You can paste a real report into the DMARC report analyzer to see the per-source aligned results in a table, and check that your record actually carries a rua with the DMARC checker.
Reading reports to advance policy safely
Aggregate reports exist so you can move policy without blocking your own mail. The order is: stay at p=none, let reports accumulate for a few weeks, and resolve every legitimate source that shows failing alignment by setting it up to pass SPF or DKIM under your domain. Once the reports show your real senders consistently aligned, you have the evidence to advance. The guide to moving DMARC from p=none to p=reject walks through that progression and the quarantine step in between. The reports are the prerequisite for it: they are how you confirm, before each step, that tightening will not catch mail you actually wanted delivered.
Aggregate (rua) vs forensic (ruf)
Aggregate (rua) and forensic (ruf) reports are two different channels. Aggregate reports are the daily statistical summaries described above: counts and alignment verdicts grouped by source, with no message content. Forensic reports are per-message samples of individual failures, and they can include header-level detail, which is why few receivers send them and why they carry privacy considerations. For monitoring and for planning a policy change, aggregate reports are the ones that matter. Forensic reports, where available, are a supplementary debugging signal, not the basis for policy work.

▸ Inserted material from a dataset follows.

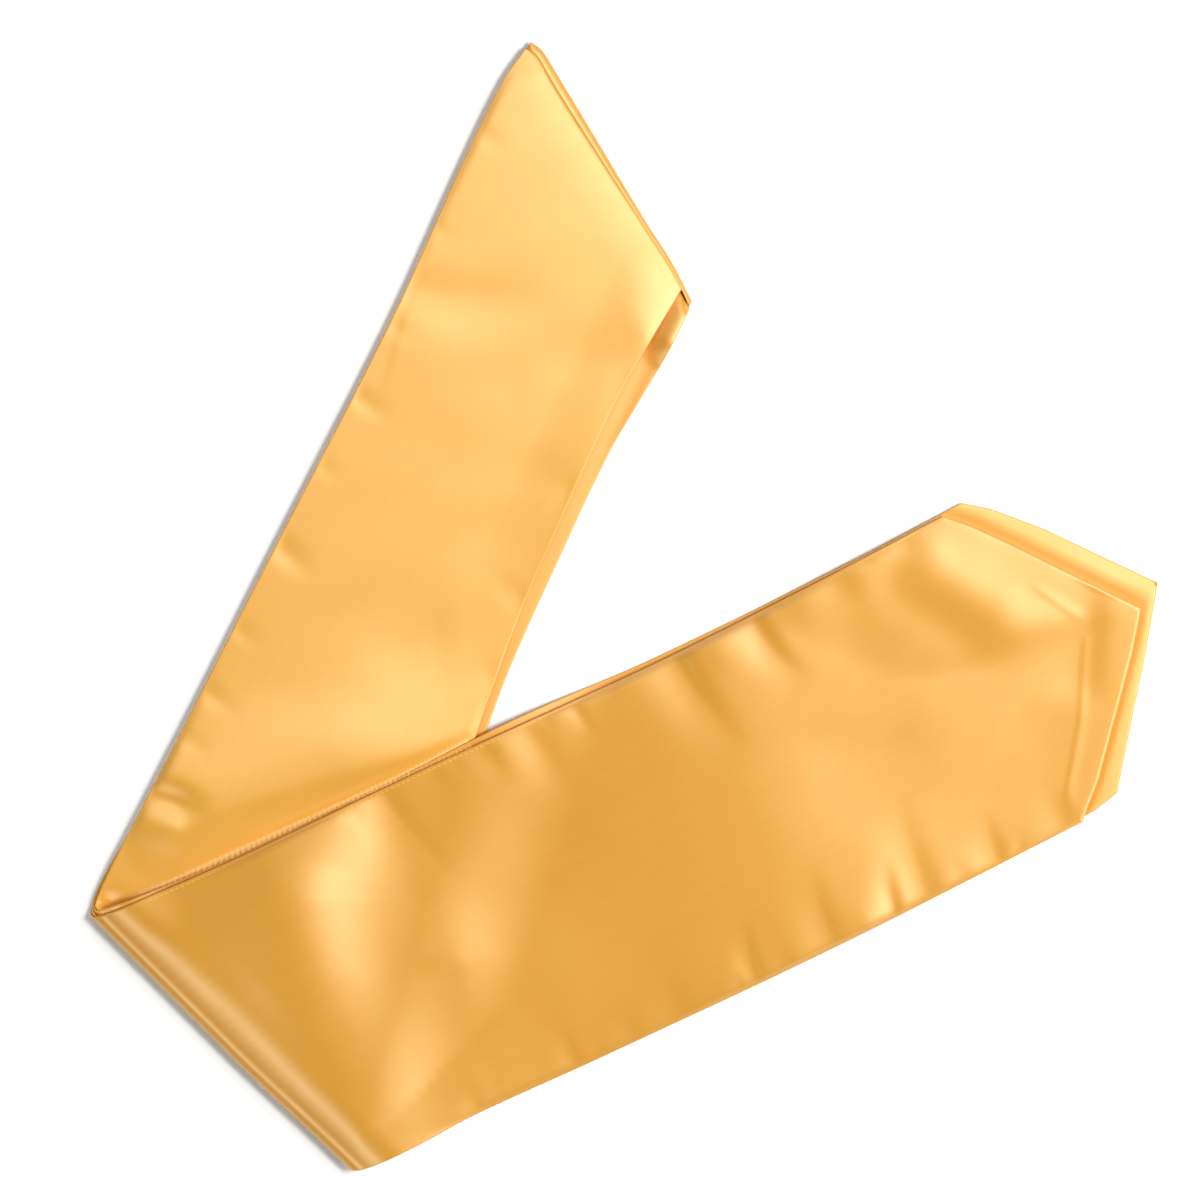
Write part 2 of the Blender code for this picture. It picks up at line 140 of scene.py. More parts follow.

What aggregate reports do not tell you
Aggregate reports have real limits. They never contain message bodies, so they cannot tell you what a message said. They are sampled and delayed: a report covers a full UTC day and arrives hours after that day closes, and the pct tag means a policy can apply to only a sampled fraction of mail. They also depend on the receiving side. Not every provider supports DMARC reporting, so a quiet source in your reports is not proof that the source sends no mail. It may simply be reaching receivers that do not report. A clean aggregate picture confirms that reporting receivers saw your senders aligning; it is the evidence you read before tightening policy, not a delivery guarantee.